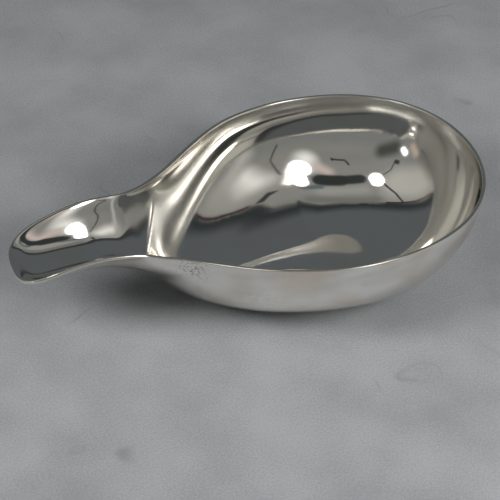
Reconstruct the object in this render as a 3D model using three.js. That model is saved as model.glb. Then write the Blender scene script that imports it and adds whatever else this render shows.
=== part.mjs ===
// A pap boat, the small sauce-boat shaped vessel from which infants and invalids were fed.
// It is raised from one sheet of silver: an egg-shaped bowl drawn out into an open gutter spout.
// Millimetres, +Z up. +X runs from the lip of the spout to the far end of the bowl, the foot of
// the boat stands on Z = 0, and the origin lies under the middle of its length.

import * as THREE from "three";
import { mergeVertices } from "three/addons/utils/BufferGeometryUtils.js";

// Lengths in plan, measured along the boat.
const LIP_CORNER_LENGTH = 9;
const SPOUT_RUN = 26.5;
const NECK_RUN = 50.2;
const BOWL_BACK = 37.3;

// Widths in plan, from rim to rim over the outside.
const LIP_WIDTH = 20.6;
const SPOUT_WIDTH = 23.8;
const BOWL_WIDTH = 66.3;

// How far the rim runs on in one direction before it turns, where it is drawn by eye.
const LIP_BLUNTNESS = 5.3;
const LIP_CORNER_EASE = 8.1;
const NECK_EASE = 14;
const SHOULDER_EASE = 24;
const BACK_EASE = 21.9;
const BACK_BLUNTNESS = 19.4;

// Heights of the rim above the table.
const RIM_HEIGHT = 26;
const LIP_DROP = 6.1;
const LIP_DROP_LENGTH = 24;
const NECK_SAG = 1.7;
const NECK_SAG_PLACE = 39.2;
const NECK_SAG_REACH = 24;

// The line of the keel: the floor of the spout, the ridge where it rolls over into the bowl, the
// front wall of the bowl, and the flat on which the boat stands.
const LIP_FLOOR_HEIGHT = 18.1;
const RIDGE_START = 27.7;
const RIDGE_HEIGHT = 14.5;
const RIDGE_ROLL = 4.4;
const RIDGE_FALL = 2.5;
const SPOUT_FLOOR_SLOPE = 0.44;
const FRONT_WALL_SLOPE = 0.73;
const FRONT_WALL_EASE = 9.9;
const FOOT_START = 64;
const FOOT_EASE = 24.4;
const RIDGE_BOW = 8;
const FOOT_WIDTH = 11.6;

// Sections across the boat. The spread is the power by which the wall climbs away from the keel, 2
// for a parabola, and the upright brings it up straight at the rim where it is over 1, and lets it
// flare where it is under 1. The bowl's back has its own pair, a full floor under a leaning wall.
const SPOUT_SPREAD = 2.45;
const SPOUT_UPRIGHT = 0.8;
const BOWL_SPREAD = 2.24;
const BOWL_UPRIGHT = 2.2;
const BACK_SPREAD = 3.6;
const BACK_UPRIGHT = 1.4;
const SECTION_CHANGE_START = 20;
const SECTION_CHANGE_END = 32;
const BACK_CHANGE_RUN = 15;

// The gauge of the sheet, and of its rim, which is left thicker when the boat is raised.
const WALL = 0.7;
const RIM_THICKNESS = 0.9;
const RIM_BAND = 3;

// Points along one side of the rim, and from the keel up to it.
const RIM_STEPS = 72;
const WALL_STEPS = 14;

const WIDEST_PLACE = SPOUT_RUN + NECK_RUN;
const OVERALL_LENGTH = WIDEST_PLACE + BOWL_BACK;
const LIP_CENTRE = LIP_CORNER_LENGTH / 2;
const KEEL_STEPS = 240;
const NARROWEST_FLOOR = 0.6;
const WIDEST_FLOOR_SHARE = 0.8;

const { clamp, lerp, smoothstep } = THREE.MathUtils;

// One side of the rim in plan, from the middle of the lip round to the far end of the bowl.
function rimPlan() {
  const taper = (SPOUT_WIDTH - LIP_WIDTH) / 2 / (SPOUT_RUN - LIP_CORNER_LENGTH);
  const cornerEase = [LIP_CORNER_LENGTH - LIP_CORNER_EASE, LIP_WIDTH / 2 - taper * LIP_CORNER_EASE];
  const neckEase = [SPOUT_RUN + NECK_EASE, SPOUT_WIDTH / 2 + taper * NECK_EASE];
  const shoulderEase = [WIDEST_PLACE - SHOULDER_EASE, BOWL_WIDTH / 2];
  const backEase = [WIDEST_PLACE + BACK_EASE, BOWL_WIDTH / 2];
  const plan = new THREE.Path();
  plan.moveTo(0, 0);
  plan.bezierCurveTo(0, LIP_BLUNTNESS, ...cornerEase, LIP_CORNER_LENGTH, LIP_WIDTH / 2);
  plan.lineTo(SPOUT_RUN, SPOUT_WIDTH / 2);
  plan.bezierCurveTo(...neckEase, ...shoulderEase, WIDEST_PLACE, BOWL_WIDTH / 2);
  plan.bezierCurveTo(...backEase, OVERALL_LENGTH, BACK_BLUNTNESS, OVERALL_LENGTH, 0);
  return plan.getSpacedPoints(RIM_STEPS);
}

// The rim lies level round the bowl, sags a little at the neck and falls away to the lip.
function rimHeight(x) {
  const lip = LIP_DROP * clamp(1 - x / LIP_DROP_LENGTH, 0, 1) ** 2;
  const fromSag = clamp((x - NECK_SAG_PLACE) / NECK_SAG_REACH, -1, 1);
  const neck = NECK_SAG * (1 - fromSag ** 2) ** 2;
  return RIM_HEIGHT - lip - neck;
}

// The keel in side view, from the lip to the flat of the foot.
function keelLine() {
  const ridgeEnd = [RIDGE_START + RIDGE_ROLL, RIDGE_HEIGHT - RIDGE_FALL];
  const rollPlace = (RIDGE_FALL - FRONT_WALL_SLOPE * RIDGE_ROLL) / (SPOUT_FLOOR_SLOPE - FRONT_WALL_SLOPE);
  const roll = [RIDGE_START + rollPlace, RIDGE_HEIGHT - SPOUT_FLOOR_SLOPE * rollPlace];
  const floorEase = RIDGE_START / 3;
  const keel = new THREE.Path();
  keel.moveTo(0, LIP_FLOOR_HEIGHT);
  keel.bezierCurveTo(
    floorEase, LIP_FLOOR_HEIGHT,
    RIDGE_START - floorEase, RIDGE_HEIGHT + SPOUT_FLOOR_SLOPE * floorEase,
    RIDGE_START, RIDGE_HEIGHT,
  );
  keel.quadraticCurveTo(...roll, ...ridgeEnd);
  keel.bezierCurveTo(
    ridgeEnd[0] + FRONT_WALL_EASE, ridgeEnd[1] - FRONT_WALL_SLOPE * FRONT_WALL_EASE,
    FOOT_START - FOOT_EASE, 0,
    FOOT_START, 0,
  );
  return keel.getSpacedPoints(KEEL_STEPS);
}

// The height of the keel at a distance from the lip.
function keelHeight(keel, x) {
  const next = keel.findIndex((point) => point.x >= x);
  if (next < 0) {
    return 0;
  }
  const before = keel[Math.max(next - 1, 0)];
  const after = keel[next];
  const share = clamp((x - before.x) / Math.max(after.x - before.x, 1e-6), 0, 1);
  return lerp(before.y, after.y, share);
}

// One section from the keel up to a point of the rim, on the outside of the sheet. Sections stand
// square to the keel, and fan out round the lip and round the back of the bowl.
function outerSection(rimPoint, keel) {
  const foot = clamp(rimPoint.x, LIP_CENTRE, WIDEST_PLACE);
  const reach = Math.hypot(rimPoint.x - foot, rimPoint.y);
  const flat = floorHalfWidth(foot, reach) / reach;
  const { spread, upright } = sectionPowers(rimPoint.x);
  const top = rimHeight(rimPoint.x);
  const section = [];
  for (let step = 0; step <= WALL_STEPS; step += 1) {
    const turn = (Math.max(step - 1, 0) / (WALL_STEPS - 1)) * (Math.PI / 2);
    const out = step === 0 ? 0 : flat + (1 - flat) * Math.sin(turn) ** (2 / spread);
    const rise = 1 - Math.max(Math.cos(turn), 0) ** (2 / upright);
    const x = lerp(foot, rimPoint.x, out);
    const floor = keelHeight(keel, Math.max(x - RIDGE_BOW * out ** 2, 0));
    section.push(new THREE.Vector3(x - OVERALL_LENGTH / 2, rimPoint.y * out, lerp(floor, top, rise)));
  }
  return section;
}

// Half the width of the flat strip along the keel, which widens into the foot.
function floorHalfWidth(foot, reach) {
  const half = lerp(NARROWEST_FLOOR, FOOT_WIDTH / 2, smoothstep(foot, RIDGE_START, FOOT_START));
  return Math.min(half, WIDEST_FLOOR_SHARE * reach);
}

// The two powers of a section, which change from spout to bowl and again round the back.
function sectionPowers(x) {
  const bowl = smoothstep(x, SECTION_CHANGE_START, SECTION_CHANGE_END);
  const back = smoothstep(x, WIDEST_PLACE - BACK_CHANGE_RUN, OVERALL_LENGTH);
  return {
    spread: lerp(SPOUT_SPREAD, lerp(BOWL_SPREAD, BACK_SPREAD, back), bowl),
    upright: lerp(SPOUT_UPRIGHT, lerp(BOWL_UPRIGHT, BACK_UPRIGHT, back), bowl),
  };
}

// The outside of the sheet, both halves of it, with the sheet's gauge at every point.
function outerSheet() {
  const keel = keelLine();
  const sections = rimPlan().map((rimPoint) => outerSection(rimPoint, keel));
  const positions = [];
  const gauges = [];
  const faces = [];
  for (const side of [1, -1]) {
    const first = positions.length / 3;
    for (const section of sections) {
      const top = section[WALL_STEPS].z;
      for (const point of section) {
        positions.push(point.x, side * point.y, point.z);
        gauges.push(lerp(RIM_THICKNESS, WALL, smoothstep(top - point.z, 0, RIM_BAND)));
      }
    }
    for (let row = 0; row < RIM_STEPS; row += 1) {
      for (let step = 0; step < WALL_STEPS; step += 1) {
        const a = first + row * (WALL_STEPS + 1) + step;
        const b = a + WALL_STEPS + 1;
        const quad = [a, b, a + 1, b, b + 1, a + 1];
        faces.push(...(side > 0 ? quad.reverse() : quad));
      }
    }
  }
  const sheet = new THREE.BufferGeometry();
  sheet.setAttribute("position", new THREE.Float32BufferAttribute(positions, 3));
  sheet.setAttribute("gauge", new THREE.Float32BufferAttribute(gauges, 1));
  sheet.setIndex(faces);
  const joined = mergeVertices(sheet, 1e-4);
  joined.setIndex(withoutSlivers(joined.index.array));
  return joined;
}

// The triangles that still have three different corners after the halves are joined.
function withoutSlivers(corners) {
  const kept = [];
  for (let at = 0; at < corners.length; at += 3) {
    const [a, b, c] = corners.slice(at, at + 3);
    if (a !== b && b !== c && c !== a) {
      kept.push(a, b, c);
    }
  }
  return kept;
}

// Gives an open sheet its gauge inwards, and closes the edge between its two faces.
function thickened(sheet) {
  sheet.computeVertexNormals();
  const outer = sheet.attributes.position;
  const normal = sheet.attributes.normal;
  const gauge = sheet.attributes.gauge;
  const positions = [...outer.array];
  for (let at = 0; at < outer.count; at += 1) {
    const depth = gauge.getX(at);
    positions.push(
      outer.getX(at) - depth * normal.getX(at),
      outer.getY(at) - depth * normal.getY(at),
      outer.getZ(at) - depth * normal.getZ(at),
    );
  }
  const corners = [...sheet.index.array];
  const faces = [...corners];
  const edges = new Set();
  for (let at = 0; at < corners.length; at += 3) {
    const [a, b, c] = corners.slice(at, at + 3);
    faces.push(outer.count + c, outer.count + b, outer.count + a);
    edges.add(`${a},${b}`);
    edges.add(`${b},${c}`);
    edges.add(`${c},${a}`);
  }
  for (const edge of edges) {
    const [a, b] = edge.split(",").map(Number);
    if (!edges.has(`${b},${a}`)) {
      faces.push(b, a, outer.count + a, b, outer.count + a, outer.count + b);
    }
  }
  const shell = new THREE.BufferGeometry();
  shell.setAttribute("position", new THREE.Float32BufferAttribute(positions, 3));
  shell.setIndex(faces);
  shell.computeVertexNormals();
  return shell;
}

// The boat itself, in polished silver gone a little warm with handling.
function boat() {
  const silver = new THREE.MeshStandardMaterial({ color: 0xd8d3c8, roughness: 0.14, metalness: 1 });
  const mesh = new THREE.Mesh(thickened(outerSheet()), silver);
  mesh.name = "boat";
  return mesh;
}

const papBoat = new THREE.Group();
papBoat.add(boat());

export default papBoat;
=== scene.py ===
"""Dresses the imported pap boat: one raised sheet of silver, on a photographer's grey paper."""

import logging
import math
from bisect import bisect_right
from dataclasses import dataclass, field
from enum import Enum, IntEnum

import bmesh
import bpy
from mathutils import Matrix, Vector, noise
from mathutils.geometry import interpolate_bezier


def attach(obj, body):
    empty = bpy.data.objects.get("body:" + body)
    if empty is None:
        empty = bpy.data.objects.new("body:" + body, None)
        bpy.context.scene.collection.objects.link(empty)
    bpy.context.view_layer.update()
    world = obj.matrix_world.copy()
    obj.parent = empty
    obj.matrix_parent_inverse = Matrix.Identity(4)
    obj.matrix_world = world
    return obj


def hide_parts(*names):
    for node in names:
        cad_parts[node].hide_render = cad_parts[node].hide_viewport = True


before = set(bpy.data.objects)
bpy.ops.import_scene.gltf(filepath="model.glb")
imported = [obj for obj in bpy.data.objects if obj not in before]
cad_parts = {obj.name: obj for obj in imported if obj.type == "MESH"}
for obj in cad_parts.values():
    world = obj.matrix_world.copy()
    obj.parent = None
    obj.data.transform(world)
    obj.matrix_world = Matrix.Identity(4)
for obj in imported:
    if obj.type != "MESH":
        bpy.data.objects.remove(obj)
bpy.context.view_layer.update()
LOG = logging.getLogger("pap_boat")
MM = 0.001
# Half the side of a grid that is 1 across
HALF_GRID = 0.5
# The shortest run that a share is worked out over
LEAST_RUN = 1e-9
# The sockets that a Mix node uses for colours
MIX_SHARE, MIX_FIRST, MIX_SECOND, MIXED = 0, 6, 7, 2


def linear(hex_colour: str) -> tuple[float, float, float, float]:
    """Turns an sRGB colour into the linear colour that a shader reads.

    Args:
        hex_colour: The colour as six hex digits after a hash sign.

    Returns:
        Linear red, green and blue, with full opacity.
    """
    values = [int(hex_colour[at : at + 2], 16) / 255 for at in (1, 3, 5)]
    red, green, blue = [v / 12.92 if v <= 0.04045 else ((v + 0.055) / 1.055) ** 2.4 for v in values]
    return red, green, blue, 1.0


def smoothstep(value: float, start: float, end: float) -> float:
    """Eases from 0 to 1 as a value goes from one place to another.

    Args:
        value: The value that is eased.
        start: Where the result leaves 0.
        end: Where the result reaches 1.

    Returns:
        The eased share, from 0 to 1.
    """
    share = min(max((value - start) / (end - start), 0.0), 1.0)
    return share * share * (3 - 2 * share)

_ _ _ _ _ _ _

EXERCISE REQUIREMENTS:
Proceeding from the line containing "warm with handling." through the line containing "obj.parent = None", transcribe the lines above exactly, both end lines included.

RIGHT ANSWER:
// The boat itself, in polished silver gone a little warm with handling.
function boat() {
  const silver = new THREE.MeshStandardMaterial({ color: 0xd8d3c8, roughness: 0.14, metalness: 1 });
  const mesh = new THREE.Mesh(thickened(outerSheet()), silver);
  mesh.name = "boat";
  return mesh;
}

const papBoat = new THREE.Group();
papBoat.add(boat());

export default papBoat;
=== scene.py ===
"""Dresses the imported pap boat: one raised sheet of silver, on a photographer's grey paper."""

import logging
import math
from bisect import bisect_right
from dataclasses import dataclass, field
from enum import Enum, IntEnum

import bmesh
import bpy
from mathutils import Matrix, Vector, noise
from mathutils.geometry import interpolate_bezier


def attach(obj, body):
    empty = bpy.data.objects.get("body:" + body)
    if empty is None:
        empty = bpy.data.objects.new("body:" + body, None)
        bpy.context.scene.collection.objects.link(empty)
    bpy.context.view_layer.update()
    world = obj.matrix_world.copy()
    obj.parent = empty
    obj.matrix_parent_inverse = Matrix.Identity(4)
    obj.matrix_world = world
    return obj


def hide_parts(*names):
    for node in names:
        cad_parts[node].hide_render = cad_parts[node].hide_viewport = True


before = set(bpy.data.objects)
bpy.ops.import_scene.gltf(filepath="model.glb")
imported = [obj for obj in bpy.data.objects if obj not in before]
cad_parts = {obj.name: obj for obj in imported if obj.type == "MESH"}
for obj in cad_parts.values():
    world = obj.matrix_world.copy()
    obj.parent = None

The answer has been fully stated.